Exercise goal: Print exactly the lines from the line with "at both ends" to the last line of the data, please, both included.

Supplied material:
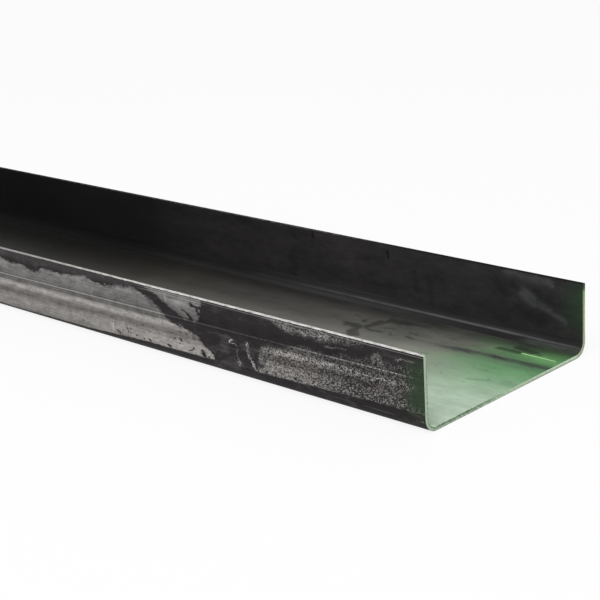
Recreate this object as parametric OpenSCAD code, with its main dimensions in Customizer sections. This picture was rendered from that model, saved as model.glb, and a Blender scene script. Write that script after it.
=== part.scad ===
// Cold-formed steel C channel, plain stock: one strip of sheet bent twice into
// a web and two equal flanges. It lies on its web with the flanges up.
// X runs along the stock, Y across the web and Z up; the origin is the middle
// of the web's underside. All sizes are in millimetres.

/* [Section] */
// Width across the web, over the outsides of both flanges
web_w = 200; // [100:5:300]
// Height of each flange, from the web's underside to the flange's tip
flange_h = 60; // [35:1:100]
// Thickness of the sheet
sheet_t = 3; // [1.5:0.5:5]
// Radius on the inside of each bend
inside_bend_r = 9; // [4:0.5:14]

/* [Stock] */
// Length that the stock is cut to
stock_l = 2000; // [500:100:6000]

/* [Slit edges] */
// Radius left on the edges of the slit strip, which are the flange tips
slit_edge_r = 0.5; // [0.2:0.1:0.7]

/* [Hidden] */
$fn = 96;
outside_bend_r = inside_bend_r + sheet_t;
bend_centre_y = web_w / 2 - outside_bend_r;
bend_centre_z = outside_bend_r;

// Cross-section in the plane of Y and Z, drawn with Z as the page's vertical

// One bend, the quarter ring that joins the web to the flange on the +Y side
module bend_section() {
    translate([bend_centre_y, bend_centre_z])
        intersection() {
            difference() {
                circle(r = outside_bend_r);
                circle(r = inside_bend_r);
            }
            translate([0, -outside_bend_r])
                square([outside_bend_r, outside_bend_r]);
        }
}

// The flange above the bend, up to where its tip starts to round off
module flange_section() {
    flat_top = flange_h - slit_edge_r;
    translate([web_w / 2 - sheet_t, bend_centre_z])
        square([sheet_t, flat_top - bend_centre_z]);
}

// The flange's tip, a slit edge with both of its corners eased
module tip_section() {
    tip_centre_z = flange_h - slit_edge_r;
    for (tip_y = [web_w / 2 - sheet_t + slit_edge_r, web_w / 2 - slit_edge_r])
        translate([tip_y, tip_centre_z])
            intersection() {
                circle(r = slit_edge_r);
                translate([-slit_edge_r, 0])
                    square([2 * slit_edge_r, slit_edge_r]);
            }
    translate([web_w / 2 - sheet_t + slit_edge_r, tip_centre_z])
        square([sheet_t - 2 * slit_edge_r, slit_edge_r]);
}

// Everything on the +Y side of the web
module side_section() {
    bend_section();
    flange_section();
    tip_section();
}

// The web between its two bends
module web_section() {
    translate([-bend_centre_y, 0])
        square([2 * bend_centre_y, sheet_t]);
}

module channel_section() {
    web_section();
    side_section();
    mirror([1, 0])
        side_section();
}

// The stock, its section run along X and cut square at both ends
module c_channel() {
    color("#2b2c2d")
        translate([-stock_l / 2, 0, 0])
            rotate([90, 0, 90])
                linear_extrude(height = stock_l)
                    channel_section();
}

c_channel();
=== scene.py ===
import math

import bpy
import numpy as np
from mathutils import Matrix, Vector


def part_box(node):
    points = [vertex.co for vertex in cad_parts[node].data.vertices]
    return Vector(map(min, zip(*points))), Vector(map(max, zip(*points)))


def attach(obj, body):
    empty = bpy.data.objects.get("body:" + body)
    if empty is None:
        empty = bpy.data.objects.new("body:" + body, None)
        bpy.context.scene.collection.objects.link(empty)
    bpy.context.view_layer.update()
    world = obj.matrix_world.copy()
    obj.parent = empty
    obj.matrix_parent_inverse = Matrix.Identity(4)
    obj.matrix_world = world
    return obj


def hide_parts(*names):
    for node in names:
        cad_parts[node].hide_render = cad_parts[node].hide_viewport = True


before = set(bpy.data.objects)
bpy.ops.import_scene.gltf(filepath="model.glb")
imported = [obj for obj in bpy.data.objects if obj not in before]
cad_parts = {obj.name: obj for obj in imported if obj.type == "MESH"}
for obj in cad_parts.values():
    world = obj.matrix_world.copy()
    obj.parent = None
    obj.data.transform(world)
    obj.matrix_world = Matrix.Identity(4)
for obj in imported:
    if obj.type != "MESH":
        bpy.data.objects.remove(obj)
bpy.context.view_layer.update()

# The stock's sizes in metres: the overall ones come from the frame
low_corner, high_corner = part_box("c_channel")
LENGTH = high_corner[0] - low_corner[0]
WIDTH = high_corner[1] - low_corner[1]
HEIGHT = high_corner[2] - low_corner[2]
END_X = high_corner[0]
SHEET = 0.003
BEND_R = 0.009
OUTER_R = BEND_R + SHEET
SLIT_R = 0.0005
CUT_EASE = 0.0003

# Mesh steps
BEND_STEPS = 20
SLIT_STEPS = 5
FLAT_STEP = 0.008
GUARD = 0.0008
RING_STEP = 0.010

# Materials measure in millimetres: s along the stock from the painted end, y across it, z up
MM = 1000
END_MM = END_X * MM
# How far colour ramps along the stock reach
STOCK_REACH = 2000
SLIT_REACH = 1000
# Faces that meet at more than this stay sharp
SHARP_DEGREES = 35


# Section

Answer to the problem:
// The stock, its section run along X and cut square at both ends
module c_channel() {
    color("#2b2c2d")
        translate([-stock_l / 2, 0, 0])
            rotate([90, 0, 90])
                linear_extrude(height = stock_l)
                    channel_section();
}

c_channel();
=== scene.py ===
import math

import bpy
import numpy as np
from mathutils import Matrix, Vector


def part_box(node):
    points = [vertex.co for vertex in cad_parts[node].data.vertices]
    return Vector(map(min, zip(*points))), Vector(map(max, zip(*points)))


def attach(obj, body):
    empty = bpy.data.objects.get("body:" + body)
    if empty is None:
        empty = bpy.data.objects.new("body:" + body, None)
        bpy.context.scene.collection.objects.link(empty)
    bpy.context.view_layer.update()
    world = obj.matrix_world.copy()
    obj.parent = empty
    obj.matrix_parent_inverse = Matrix.Identity(4)
    obj.matrix_world = world
    return obj


def hide_parts(*names):
    for node in names:
        cad_parts[node].hide_render = cad_parts[node].hide_viewport = True


before = set(bpy.data.objects)
bpy.ops.import_scene.gltf(filepath="model.glb")
imported = [obj for obj in bpy.data.objects if obj not in before]
cad_parts = {obj.name: obj for obj in imported if obj.type == "MESH"}
for obj in cad_parts.values():
    world = obj.matrix_world.copy()
    obj.parent = None
    obj.data.transform(world)
    obj.matrix_world = Matrix.Identity(4)
for obj in imported:
    if obj.type != "MESH":
        bpy.data.objects.remove(obj)
bpy.context.view_layer.update()

# The stock's sizes in metres: the overall ones come from the frame
low_corner, high_corner = part_box("c_channel")
LENGTH = high_corner[0] - low_corner[0]
WIDTH = high_corner[1] - low_corner[1]
HEIGHT = high_corner[2] - low_corner[2]
END_X = high_corner[0]
SHEET = 0.003
BEND_R = 0.009
OUTER_R = BEND_R + SHEET
SLIT_R = 0.0005
CUT_EASE = 0.0003

# Mesh steps
BEND_STEPS = 20
SLIT_STEPS = 5
FLAT_STEP = 0.008
GUARD = 0.0008
RING_STEP = 0.010

# Materials measure in millimetres: s along the stock from the painted end, y across it, z up
MM = 1000
END_MM = END_X * MM
# How far colour ramps along the stock reach
STOCK_REACH = 2000
SLIT_REACH = 1000
# Faces that meet at more than this stay sharp
SHARP_DEGREES = 35


# Section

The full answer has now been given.